Soon after, a woman overheard Prugo and Lee bragging about the robberies of Lohan and Patridge at a party. She notified a friend at CNN, who notified a security manager at the network, who in turn notified the LAPD.

Prugo eventually confessed and told on his accomplices, despite no guarantee of a deal. He says it was his lawyer’s idea. The lawyer, Sean Erenstoft — who, Sales writes, was later disbarred from practicing law in California for misdeeds in a separate case — says it was Prugo’s. Either way, had he not done so, chances are good he would have never seen prison.

But even after the arrests started, the Bling Ring continued bragging. One confederate, Courtney Ames, was shown on a TMZ video holding up a tabloid headline about the crimes and laughing.

And the stupidity and narcissism didn’t stop with the criminals. Lawyer Erenstoft told Sales during one court appearance, “NBC and ABC are still fighting over me. Everybody wants a piece of this.”

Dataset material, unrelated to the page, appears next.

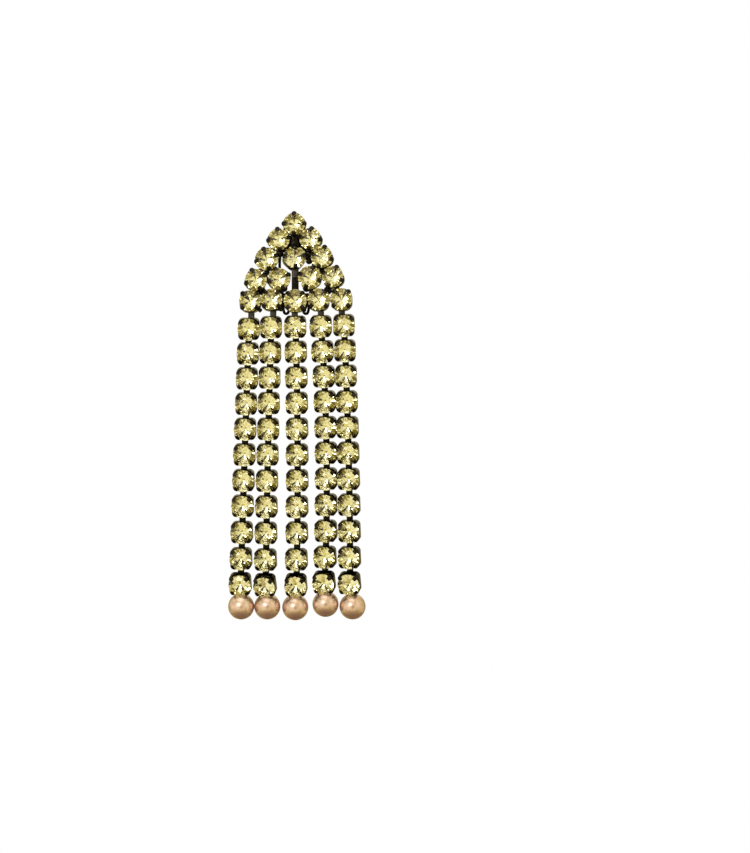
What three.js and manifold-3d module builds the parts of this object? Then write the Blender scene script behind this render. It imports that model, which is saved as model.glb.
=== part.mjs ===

Officer Brett Goodkin, the LAPD’s lead investigator on the case, was hired as a consultant for Coppola’s film, and wound up playing a police officer. Defendants’ lawyers pounced on this “as a way to discredit Goodkin as a witness.” After a judge called Goodkin’s judgment “as poor as it gets,” several defendants, according to Sales, received unusually light sentences as a result.

Ultimately, Lee was sentenced to four years in prison; Prugo to two. (He served a little over one year, and was released in April.) Tamayo, Ames and a bouncer named Roy Lopez received mostly probation.

Neiers got six months in LA’s county jail, ultimately serving just 29 days. Coincidentally, she was “put in the same cell . . . that Paris Hilton had occupied when she was there in 2007 for probation violation.”

Neiers — who was later hired as a consultant on Coppola’s film but this past week slammed it as “trashy and inaccurate,” even though she hasn’t seen it — wound up with a celebrity neighbor housed, for a probation violation, in the cell right next to hers.

Neiers’ neighbor in jail was prisoner No. 2409752 — otherwise known as Lindsay Lohan.